Custom ERP vs Off-the-Shelf ERP: Which One Fits Your Business Better?
A practical guide to comparing custom ERP and off-the-shelf ERP software, including when a standard product is still enough and when a custom system becomes the better business decision.
Quick Answer
A practical guide to comparing custom ERP and off-the-shelf ERP software, including when a standard product is still enough and when a custom system becomes the better business decision.
In simple terms, off-the-shelf ERP works best when your process is still fairly standard, the team needs a faster rollout, and you do not yet rely on highly specific operational rules. Custom ERP becomes more relevant when approvals, reporting, integrations, or workflows no longer fit cleanly inside a generic product.
The right choice is usually not about which option sounds more advanced. It is about which one matches the current state of the business. A poor fit can force the team into awkward workarounds or push the company into a bigger system before internal processes are actually ready.
1. Start with the core difference
Off-the-shelf ERP is prebuilt software with common modules that can usually be configured and launched faster. It often works well for standard needs such as stock, purchasing, sales, or basic reporting.
Custom ERP is built around the way your business operates. The goal is not just to provide modules, but to make approvals, user roles, reports, and business logic match real workflows more closely.
Off-the-shelf ERP is stronger for faster initial rollout
Custom ERP is stronger for process fit and long-term flexibility
Off-the-shelf ERP may cost less early but become expensive with workarounds
Custom ERP needs more discovery but usually fits complex operations better
2. When off-the-shelf ERP still makes sense
If your business process is still fairly clean, the team is not too large, and reporting needs are still close to standard templates, off-the-shelf ERP can be a practical first move. It helps the team shift into better system discipline without waiting for a custom build.
This approach is also safer when you are still validating internal needs. As long as stock, purchasing, approvals, and reporting do not involve too many exceptions, a generic ERP can still create a useful structure for the next growth stage.
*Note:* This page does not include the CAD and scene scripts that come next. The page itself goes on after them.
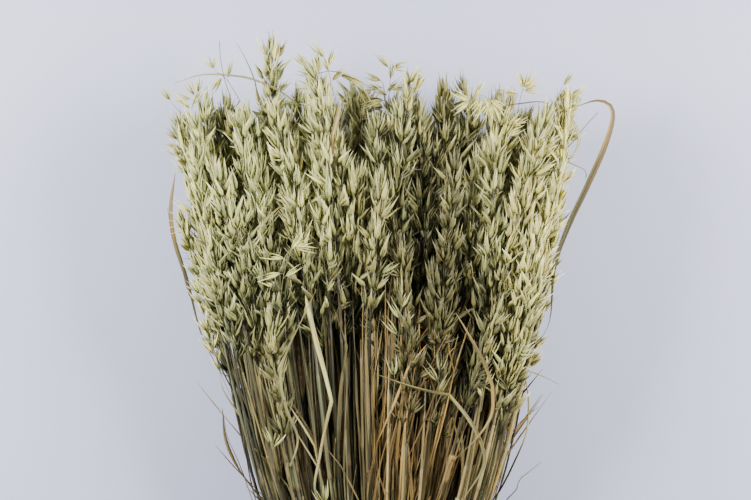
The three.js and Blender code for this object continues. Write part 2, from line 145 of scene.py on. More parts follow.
def alongPath(path, distance):  # the point and the heading at a distance along a path
    lengths = lengthsAlong(path)
    tangents = unit(np.gradient(path, axis=0))
    point = np.array([np.interp(distance, lengths, path[:, axis]) for axis in range(3)])
    heading = np.array([np.interp(distance, lengths, tangents[:, axis]) for axis in range(3)])
    return point, unit(heading)


def crossAxes(tangents):  # two directions square to each tangent, the second as near to up as it can be
    side = unit(np.cross(tangents, [0, 0, 1.0]))
    return side, np.cross(side, tangents)


def stalkAxis(number, row, column):
    depth, spread, reach = sheaf["rows"][row]
    across = spread * ((2 * column) / (len(reach) - 1) - 1)
    sway = (14 * (draw(number, 1) - 0.5), 12 * (draw(number, 2) - 0.5))
    crown = reach[column] - sheaf["topSpikelet"]
    foot = crown - sheaf["panicleLength"] * (0.92 + 0.16 * draw(number, 3))
    cut = 10 * draw(number, 4)
    stem = np.array([stemPoint(across, depth, sway, y) for y in np.linspace(cut, foot, 40)])
    stem[:, 0] += sheaf["aside"].get(number, 0) * np.linspace(0, 1, len(stem)) ** 2
    heading = unit(stemPoint(across, depth, sway, foot + 1) - stemPoint(across, depth, sway, foot - 1))
    nod = np.array([0.3 * (draw(number, 5) - 0.5) + 0.06 * across, 0, 0.16 * (draw(number, 6) - 0.5)])
    rachis = [stem[-1]]
    for k in range(1, 5):
        rachis.append(rachis[-1] + unit(heading + nod * k / 4) * (crown - foot) / 4)
    return {
        "number": number,
        "across": across,
        "fullness": (0.8, 0.7, 0.95, 0.95)[row],
        "form": ("plain", "spare", "fine", "fine")[row],
        # painted shade: the heads of the lower rows, deeper in the sheaf, are toned darker
        "shade": (0.25, 0.18, 0.04, 0.0)[row],
        "stem": stem,
        "rachis": smoothPath(rachis, 26),
    }


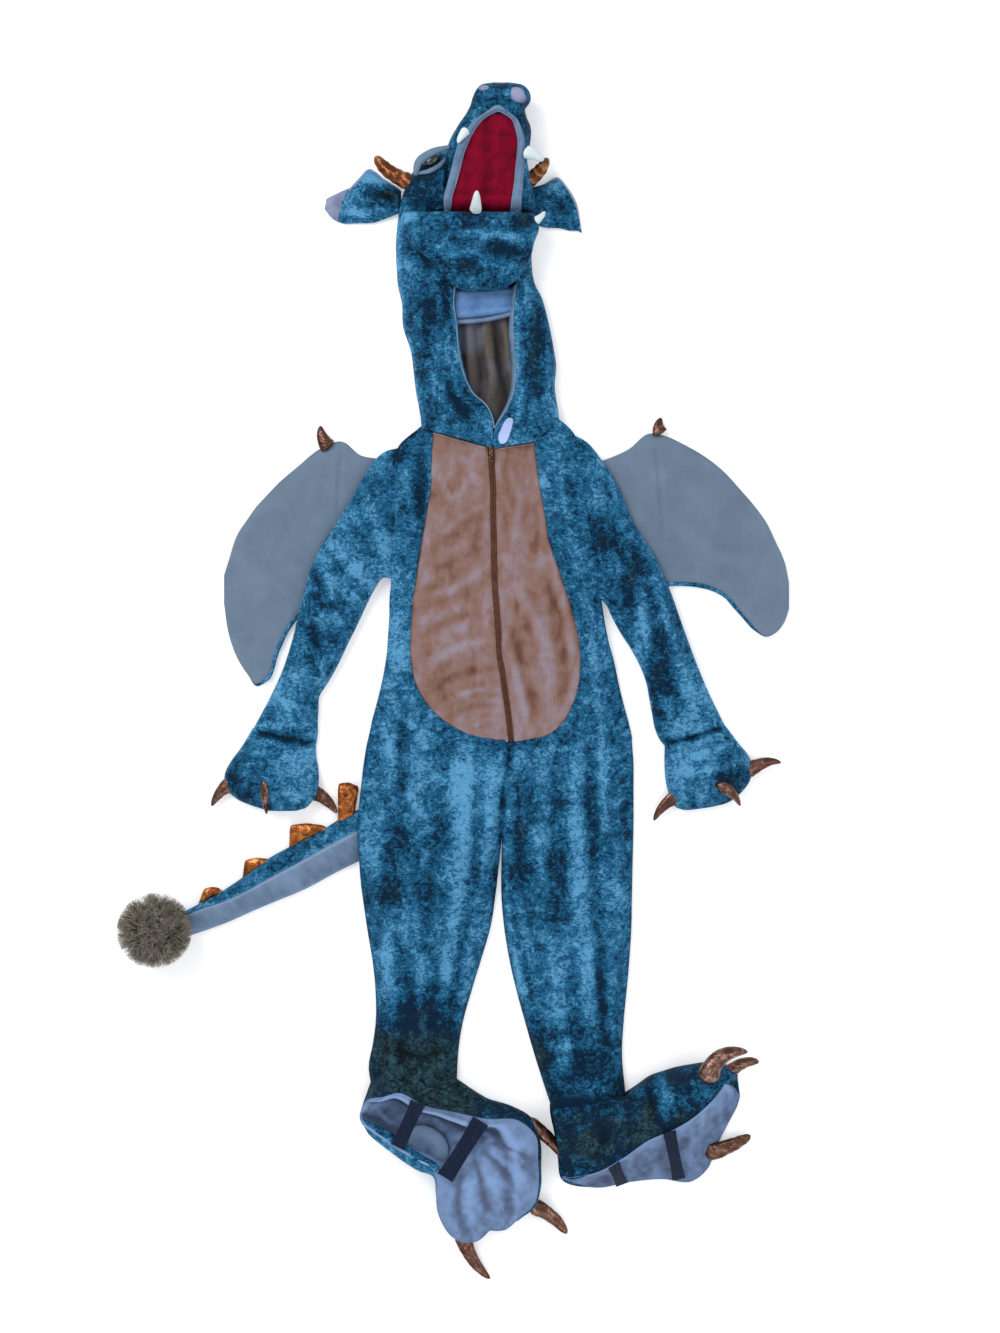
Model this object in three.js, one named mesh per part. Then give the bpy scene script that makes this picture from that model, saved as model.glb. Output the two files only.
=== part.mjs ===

Good fit when operations still resemble common software templates
Useful when the main goal is basic standardization
A realistic step for teams moving away from spreadsheets
Safer when integrations and role rules are still simple
3. When custom ERP becomes more worth considering
Custom ERP becomes more relevant when the business has layered approvals, unusual report formats, process exceptions, or cross-team integrations that generic software cannot handle cleanly. At that point, forcing the team into a ready-made system often creates new manual work instead of removing it.
Another clear signal is when the company already depends on too many workarounds, extra files, or chat-based coordination just to cover gaps in the current system. When that happens repeatedly, the hidden cost is often larger than the license cost people compare at the start.
Useful for businesses with specific approval or reporting logic
Relevant when branches, roles, or operational rules differ significantly
A better fit when ready-made tools still require extra spreadsheets
Helpful when owners need more precise and real-time visibility
4. How to choose without wasting the investment
Start with a process audit, not with a feature list or a software demo. Identify where the biggest bottleneck really sits: stock, approvals, reporting, integration, or owner visibility. That gives you a better basis for judging whether a standard ERP is enough or whether it will simply create more workarounds.
If your biggest needs are still basic, a simpler system may be the right first step. But if your process is already unique and directly affects day-to-day operations, a custom approach is often healthier in the medium term. The rollout does not need to be massive from day one. Many businesses begin with priority modules and expand gradually.
Map the most expensive operational bottleneck first
Count the hidden cost of manual work and workarounds
Prioritize the modules with the strongest business impact
Choose the system that fits your business now, not the one that only looks the most complete
Quick FAQ
Is off-the-shelf ERP always cheaper than custom ERP?
Usually at the beginning, yes, but not always over the medium term. If the business needs too many adjustments, the cost of workarounds, extra integrations, and manual effort can rise quickly.
Should a mid-sized business already consider custom ERP?
Yes, especially when stock, approvals, reporting, or cross-team coordination no longer fit the current tools. Custom ERP does not need to start huge and can begin with priority modules.
What is the best first step if we are still unsure?
Start by mapping the biggest operational bottlenecks and the most critical modules. That makes it much easier to judge whether a standard product is still enough or whether a custom system is the better move.